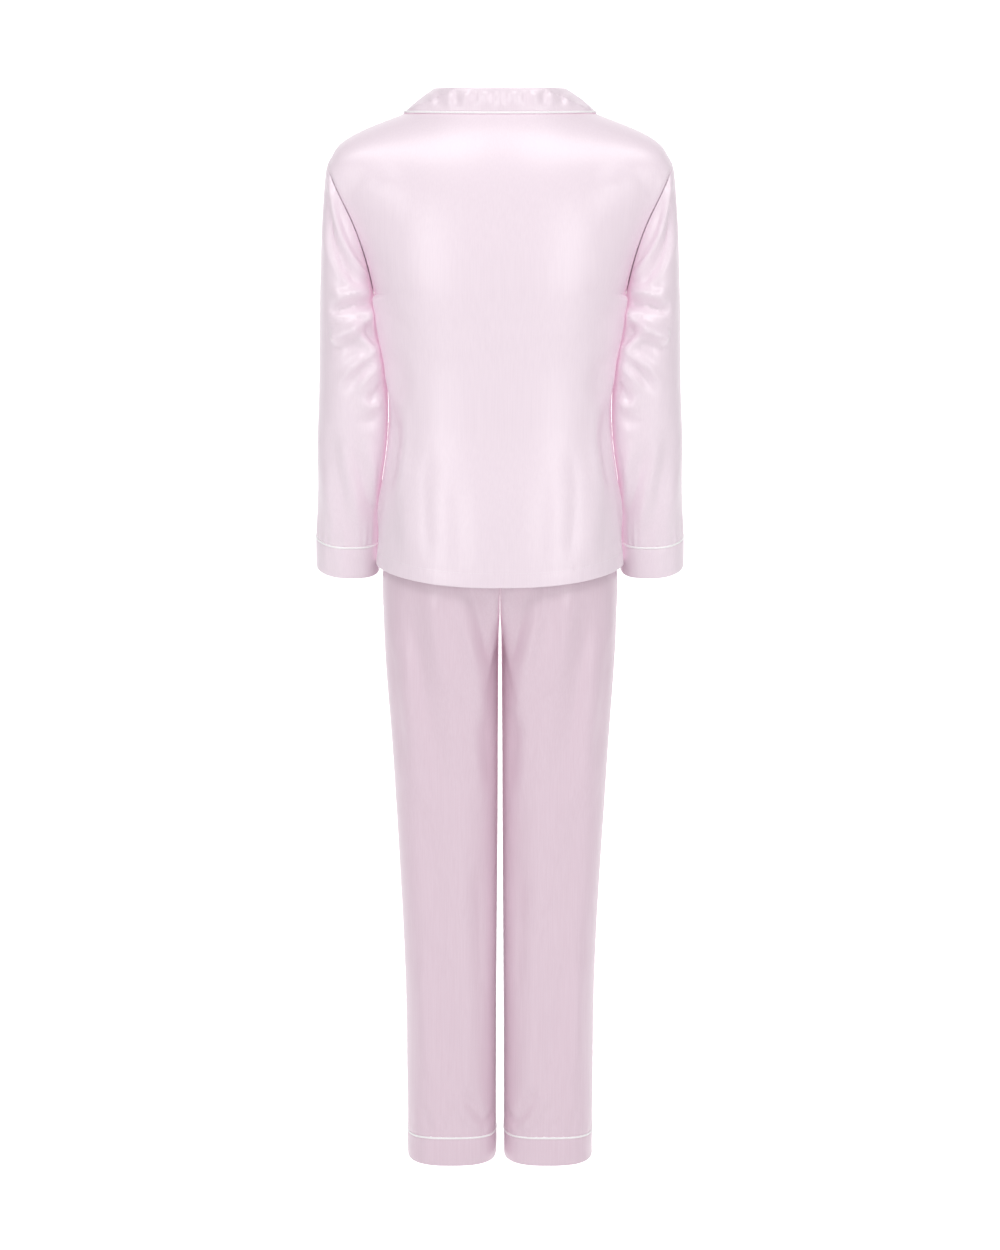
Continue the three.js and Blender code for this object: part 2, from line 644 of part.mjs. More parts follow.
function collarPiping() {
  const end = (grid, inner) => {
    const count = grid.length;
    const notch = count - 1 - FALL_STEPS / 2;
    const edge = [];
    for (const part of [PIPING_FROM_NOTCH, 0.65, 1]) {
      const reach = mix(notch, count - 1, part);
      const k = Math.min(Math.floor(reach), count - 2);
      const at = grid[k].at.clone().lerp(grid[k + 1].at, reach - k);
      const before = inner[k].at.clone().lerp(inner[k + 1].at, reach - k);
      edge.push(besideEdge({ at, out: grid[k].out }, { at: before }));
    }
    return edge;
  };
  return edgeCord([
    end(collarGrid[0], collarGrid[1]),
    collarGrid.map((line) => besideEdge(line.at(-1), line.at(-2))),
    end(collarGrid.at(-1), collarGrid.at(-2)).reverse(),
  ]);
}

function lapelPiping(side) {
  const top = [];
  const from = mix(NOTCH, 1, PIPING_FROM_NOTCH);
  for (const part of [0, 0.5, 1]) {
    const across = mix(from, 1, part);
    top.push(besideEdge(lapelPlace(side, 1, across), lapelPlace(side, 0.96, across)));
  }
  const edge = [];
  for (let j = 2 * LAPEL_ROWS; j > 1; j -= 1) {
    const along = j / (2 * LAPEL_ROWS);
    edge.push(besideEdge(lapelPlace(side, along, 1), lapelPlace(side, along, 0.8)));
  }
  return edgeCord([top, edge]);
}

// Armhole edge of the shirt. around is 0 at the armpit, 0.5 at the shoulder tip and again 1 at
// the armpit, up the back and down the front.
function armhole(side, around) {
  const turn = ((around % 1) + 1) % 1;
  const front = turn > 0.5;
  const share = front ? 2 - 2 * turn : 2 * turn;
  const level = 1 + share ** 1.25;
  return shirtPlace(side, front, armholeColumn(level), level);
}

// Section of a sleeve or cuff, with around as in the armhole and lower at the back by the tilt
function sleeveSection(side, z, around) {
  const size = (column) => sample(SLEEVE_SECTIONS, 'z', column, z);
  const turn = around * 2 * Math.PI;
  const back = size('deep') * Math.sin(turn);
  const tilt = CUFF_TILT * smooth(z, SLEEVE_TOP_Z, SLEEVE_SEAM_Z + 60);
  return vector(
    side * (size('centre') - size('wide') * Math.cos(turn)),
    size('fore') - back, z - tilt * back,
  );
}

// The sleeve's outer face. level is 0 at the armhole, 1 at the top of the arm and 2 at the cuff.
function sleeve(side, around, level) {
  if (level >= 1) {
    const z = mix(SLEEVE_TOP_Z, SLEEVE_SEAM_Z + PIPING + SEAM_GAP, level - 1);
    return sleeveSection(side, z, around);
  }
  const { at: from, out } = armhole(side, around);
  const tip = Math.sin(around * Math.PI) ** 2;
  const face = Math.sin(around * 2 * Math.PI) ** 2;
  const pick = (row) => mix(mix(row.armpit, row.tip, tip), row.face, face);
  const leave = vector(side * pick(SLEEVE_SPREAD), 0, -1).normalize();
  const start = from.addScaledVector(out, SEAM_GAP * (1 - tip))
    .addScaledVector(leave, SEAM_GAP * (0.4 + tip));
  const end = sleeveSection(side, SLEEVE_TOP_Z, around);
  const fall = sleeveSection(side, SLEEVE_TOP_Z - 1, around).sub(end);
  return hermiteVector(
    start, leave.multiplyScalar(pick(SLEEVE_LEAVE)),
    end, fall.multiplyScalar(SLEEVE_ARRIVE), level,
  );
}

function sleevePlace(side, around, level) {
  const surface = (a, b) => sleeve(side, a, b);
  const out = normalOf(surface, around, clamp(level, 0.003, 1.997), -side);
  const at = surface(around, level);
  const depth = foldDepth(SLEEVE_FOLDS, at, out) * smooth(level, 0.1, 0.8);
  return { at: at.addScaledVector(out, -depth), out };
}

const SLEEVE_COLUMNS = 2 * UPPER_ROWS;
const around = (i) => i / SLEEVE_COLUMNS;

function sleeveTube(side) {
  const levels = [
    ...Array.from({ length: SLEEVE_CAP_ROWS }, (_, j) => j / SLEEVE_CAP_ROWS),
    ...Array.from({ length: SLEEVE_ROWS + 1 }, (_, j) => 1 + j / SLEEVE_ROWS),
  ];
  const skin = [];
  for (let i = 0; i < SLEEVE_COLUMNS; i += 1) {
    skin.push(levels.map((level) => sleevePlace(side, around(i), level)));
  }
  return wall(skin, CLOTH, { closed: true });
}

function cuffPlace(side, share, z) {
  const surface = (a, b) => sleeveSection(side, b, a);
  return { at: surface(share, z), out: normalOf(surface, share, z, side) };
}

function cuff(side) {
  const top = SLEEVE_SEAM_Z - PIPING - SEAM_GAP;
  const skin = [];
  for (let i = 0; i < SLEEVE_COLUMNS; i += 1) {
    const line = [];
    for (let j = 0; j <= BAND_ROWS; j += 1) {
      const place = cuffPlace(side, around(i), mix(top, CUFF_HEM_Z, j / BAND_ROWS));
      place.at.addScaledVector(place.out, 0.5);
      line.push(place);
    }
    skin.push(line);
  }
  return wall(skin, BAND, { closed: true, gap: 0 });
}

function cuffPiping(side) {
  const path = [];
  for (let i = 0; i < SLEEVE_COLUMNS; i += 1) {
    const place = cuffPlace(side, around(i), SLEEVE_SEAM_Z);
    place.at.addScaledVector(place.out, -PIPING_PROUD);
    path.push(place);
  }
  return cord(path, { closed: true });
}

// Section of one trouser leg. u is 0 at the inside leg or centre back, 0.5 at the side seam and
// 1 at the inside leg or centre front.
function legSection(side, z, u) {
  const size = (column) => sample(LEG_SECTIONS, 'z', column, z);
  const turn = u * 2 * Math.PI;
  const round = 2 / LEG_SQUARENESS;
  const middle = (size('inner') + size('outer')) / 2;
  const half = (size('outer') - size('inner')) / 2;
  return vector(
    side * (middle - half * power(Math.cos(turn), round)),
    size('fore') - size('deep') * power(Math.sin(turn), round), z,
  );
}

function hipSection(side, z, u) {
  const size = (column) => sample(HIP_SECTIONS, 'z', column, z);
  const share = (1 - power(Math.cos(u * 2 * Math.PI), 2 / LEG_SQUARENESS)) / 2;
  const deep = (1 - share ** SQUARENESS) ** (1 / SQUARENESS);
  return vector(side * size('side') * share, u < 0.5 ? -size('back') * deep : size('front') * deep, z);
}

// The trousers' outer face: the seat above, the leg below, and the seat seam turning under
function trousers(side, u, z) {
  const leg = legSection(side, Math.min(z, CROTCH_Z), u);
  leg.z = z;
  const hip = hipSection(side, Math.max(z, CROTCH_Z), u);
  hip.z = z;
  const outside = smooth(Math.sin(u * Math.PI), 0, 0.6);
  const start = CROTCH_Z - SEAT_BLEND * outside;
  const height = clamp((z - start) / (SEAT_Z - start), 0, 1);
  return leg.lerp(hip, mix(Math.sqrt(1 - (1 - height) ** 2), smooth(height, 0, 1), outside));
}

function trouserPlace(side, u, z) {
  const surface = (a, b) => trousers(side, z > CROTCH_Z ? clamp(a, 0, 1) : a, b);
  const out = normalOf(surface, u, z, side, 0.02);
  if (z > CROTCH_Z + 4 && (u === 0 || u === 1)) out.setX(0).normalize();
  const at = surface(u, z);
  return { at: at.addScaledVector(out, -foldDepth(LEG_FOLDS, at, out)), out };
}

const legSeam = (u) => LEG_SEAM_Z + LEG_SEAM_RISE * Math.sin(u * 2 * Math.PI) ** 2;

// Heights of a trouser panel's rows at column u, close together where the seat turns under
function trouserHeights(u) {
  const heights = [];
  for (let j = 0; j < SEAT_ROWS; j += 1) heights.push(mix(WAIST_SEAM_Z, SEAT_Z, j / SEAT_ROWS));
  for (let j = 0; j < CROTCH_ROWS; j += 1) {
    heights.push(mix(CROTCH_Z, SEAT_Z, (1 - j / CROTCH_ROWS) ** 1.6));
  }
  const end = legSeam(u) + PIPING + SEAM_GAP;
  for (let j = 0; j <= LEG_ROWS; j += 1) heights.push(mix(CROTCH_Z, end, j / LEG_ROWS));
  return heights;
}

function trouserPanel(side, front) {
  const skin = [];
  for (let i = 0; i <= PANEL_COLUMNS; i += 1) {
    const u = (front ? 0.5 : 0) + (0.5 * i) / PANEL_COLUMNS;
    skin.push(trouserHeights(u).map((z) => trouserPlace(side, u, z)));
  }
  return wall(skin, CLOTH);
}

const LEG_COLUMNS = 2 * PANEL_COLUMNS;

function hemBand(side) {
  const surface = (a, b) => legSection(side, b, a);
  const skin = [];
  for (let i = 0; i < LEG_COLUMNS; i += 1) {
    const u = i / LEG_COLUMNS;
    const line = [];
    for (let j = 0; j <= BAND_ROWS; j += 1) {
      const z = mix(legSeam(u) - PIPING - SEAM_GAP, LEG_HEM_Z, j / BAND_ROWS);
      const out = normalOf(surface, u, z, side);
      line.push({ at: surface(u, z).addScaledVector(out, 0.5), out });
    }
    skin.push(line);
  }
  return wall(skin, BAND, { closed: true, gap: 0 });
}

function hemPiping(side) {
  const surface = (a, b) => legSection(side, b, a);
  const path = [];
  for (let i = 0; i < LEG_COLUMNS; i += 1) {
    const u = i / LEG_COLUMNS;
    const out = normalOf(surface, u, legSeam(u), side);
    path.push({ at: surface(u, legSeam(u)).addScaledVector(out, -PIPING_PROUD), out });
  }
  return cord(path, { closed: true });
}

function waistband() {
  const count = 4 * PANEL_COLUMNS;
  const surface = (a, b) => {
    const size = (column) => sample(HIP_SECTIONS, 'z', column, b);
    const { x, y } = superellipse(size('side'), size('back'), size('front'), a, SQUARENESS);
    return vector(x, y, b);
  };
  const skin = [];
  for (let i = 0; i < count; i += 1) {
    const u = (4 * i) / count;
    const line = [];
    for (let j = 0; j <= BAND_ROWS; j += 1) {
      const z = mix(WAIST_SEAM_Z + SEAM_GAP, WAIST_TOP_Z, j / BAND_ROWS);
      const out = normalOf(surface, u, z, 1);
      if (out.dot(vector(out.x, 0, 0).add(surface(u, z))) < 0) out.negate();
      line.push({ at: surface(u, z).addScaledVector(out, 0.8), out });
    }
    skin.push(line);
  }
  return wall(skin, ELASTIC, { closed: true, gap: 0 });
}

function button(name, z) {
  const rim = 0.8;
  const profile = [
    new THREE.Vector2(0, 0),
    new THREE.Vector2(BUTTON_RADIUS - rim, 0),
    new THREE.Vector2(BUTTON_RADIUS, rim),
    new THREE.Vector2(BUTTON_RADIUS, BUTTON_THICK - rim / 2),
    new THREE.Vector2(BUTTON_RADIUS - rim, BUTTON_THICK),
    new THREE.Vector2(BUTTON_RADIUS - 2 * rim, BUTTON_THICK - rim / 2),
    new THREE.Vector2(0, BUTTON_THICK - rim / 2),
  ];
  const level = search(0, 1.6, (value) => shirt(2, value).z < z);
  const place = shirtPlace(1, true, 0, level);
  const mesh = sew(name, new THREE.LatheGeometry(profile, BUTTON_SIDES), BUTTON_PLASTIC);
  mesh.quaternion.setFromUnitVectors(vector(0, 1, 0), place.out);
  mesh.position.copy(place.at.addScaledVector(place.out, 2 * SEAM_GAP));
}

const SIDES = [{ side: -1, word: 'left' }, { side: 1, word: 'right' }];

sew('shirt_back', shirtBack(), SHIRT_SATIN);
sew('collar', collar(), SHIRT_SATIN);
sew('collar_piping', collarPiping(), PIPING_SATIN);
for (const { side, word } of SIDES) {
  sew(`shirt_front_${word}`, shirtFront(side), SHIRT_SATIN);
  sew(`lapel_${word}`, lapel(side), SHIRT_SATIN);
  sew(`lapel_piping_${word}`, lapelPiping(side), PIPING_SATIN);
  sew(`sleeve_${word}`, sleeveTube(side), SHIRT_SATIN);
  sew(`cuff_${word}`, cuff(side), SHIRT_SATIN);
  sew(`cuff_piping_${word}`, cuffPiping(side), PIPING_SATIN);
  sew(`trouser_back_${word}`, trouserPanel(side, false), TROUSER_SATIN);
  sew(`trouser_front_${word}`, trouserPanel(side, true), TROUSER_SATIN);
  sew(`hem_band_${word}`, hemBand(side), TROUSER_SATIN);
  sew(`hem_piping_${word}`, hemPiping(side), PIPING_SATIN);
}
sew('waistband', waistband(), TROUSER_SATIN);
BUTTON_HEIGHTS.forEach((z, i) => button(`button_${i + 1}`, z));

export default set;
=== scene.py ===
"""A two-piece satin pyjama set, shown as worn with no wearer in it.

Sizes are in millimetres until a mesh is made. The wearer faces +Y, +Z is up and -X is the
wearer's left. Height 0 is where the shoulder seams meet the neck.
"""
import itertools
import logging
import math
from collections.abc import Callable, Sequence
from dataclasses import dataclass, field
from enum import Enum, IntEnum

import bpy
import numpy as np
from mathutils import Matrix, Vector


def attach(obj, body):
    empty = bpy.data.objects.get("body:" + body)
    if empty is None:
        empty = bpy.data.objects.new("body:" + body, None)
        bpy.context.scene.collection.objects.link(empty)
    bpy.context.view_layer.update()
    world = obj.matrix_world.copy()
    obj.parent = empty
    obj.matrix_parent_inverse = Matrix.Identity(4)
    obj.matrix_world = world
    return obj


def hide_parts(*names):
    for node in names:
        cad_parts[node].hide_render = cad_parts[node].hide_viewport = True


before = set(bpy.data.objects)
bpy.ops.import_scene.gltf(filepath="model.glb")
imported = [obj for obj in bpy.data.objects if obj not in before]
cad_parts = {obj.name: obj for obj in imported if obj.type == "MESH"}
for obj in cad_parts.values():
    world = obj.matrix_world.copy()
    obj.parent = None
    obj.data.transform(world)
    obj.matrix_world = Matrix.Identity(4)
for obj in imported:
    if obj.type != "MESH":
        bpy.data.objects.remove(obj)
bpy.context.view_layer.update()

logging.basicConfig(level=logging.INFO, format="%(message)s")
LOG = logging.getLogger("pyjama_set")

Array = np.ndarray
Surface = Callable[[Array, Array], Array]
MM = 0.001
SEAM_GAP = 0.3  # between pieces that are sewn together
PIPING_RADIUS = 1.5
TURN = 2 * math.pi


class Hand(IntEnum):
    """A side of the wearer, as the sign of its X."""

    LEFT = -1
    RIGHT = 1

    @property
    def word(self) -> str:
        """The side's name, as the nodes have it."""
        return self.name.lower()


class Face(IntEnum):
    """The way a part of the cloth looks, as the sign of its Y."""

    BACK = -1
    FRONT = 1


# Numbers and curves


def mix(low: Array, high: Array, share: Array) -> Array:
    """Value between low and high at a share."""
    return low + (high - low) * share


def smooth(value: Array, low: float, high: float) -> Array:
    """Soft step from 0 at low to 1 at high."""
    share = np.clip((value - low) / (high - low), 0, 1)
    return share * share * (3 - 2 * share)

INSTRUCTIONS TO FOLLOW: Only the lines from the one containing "sew('shirt_back', shirtBack(), SHIRT_SATIN);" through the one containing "if empty is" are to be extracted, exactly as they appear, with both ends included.

RESPONSE TO THE TASK:
sew('shirt_back', shirtBack(), SHIRT_SATIN);
sew('collar', collar(), SHIRT_SATIN);
sew('collar_piping', collarPiping(), PIPING_SATIN);
for (const { side, word } of SIDES) {
  sew(`shirt_front_${word}`, shirtFront(side), SHIRT_SATIN);
  sew(`lapel_${word}`, lapel(side), SHIRT_SATIN);
  sew(`lapel_piping_${word}`, lapelPiping(side), PIPING_SATIN);
  sew(`sleeve_${word}`, sleeveTube(side), SHIRT_SATIN);
  sew(`cuff_${word}`, cuff(side), SHIRT_SATIN);
  sew(`cuff_piping_${word}`, cuffPiping(side), PIPING_SATIN);
  sew(`trouser_back_${word}`, trouserPanel(side, false), TROUSER_SATIN);
  sew(`trouser_front_${word}`, trouserPanel(side, true), TROUSER_SATIN);
  sew(`hem_band_${word}`, hemBand(side), TROUSER_SATIN);
  sew(`hem_piping_${word}`, hemPiping(side), PIPING_SATIN);
}
sew('waistband', waistband(), TROUSER_SATIN);
BUTTON_HEIGHTS.forEach((z, i) => button(`button_${i + 1}`, z));

export default set;
=== scene.py ===
"""A two-piece satin pyjama set, shown as worn with no wearer in it.

Sizes are in millimetres until a mesh is made. The wearer faces +Y, +Z is up and -X is the
wearer's left. Height 0 is where the shoulder seams meet the neck.
"""
import itertools
import logging
import math
from collections.abc import Callable, Sequence
from dataclasses import dataclass, field
from enum import Enum, IntEnum

import bpy
import numpy as np
from mathutils import Matrix, Vector


def attach(obj, body):
    empty = bpy.data.objects.get("body:" + body)
    if empty is None:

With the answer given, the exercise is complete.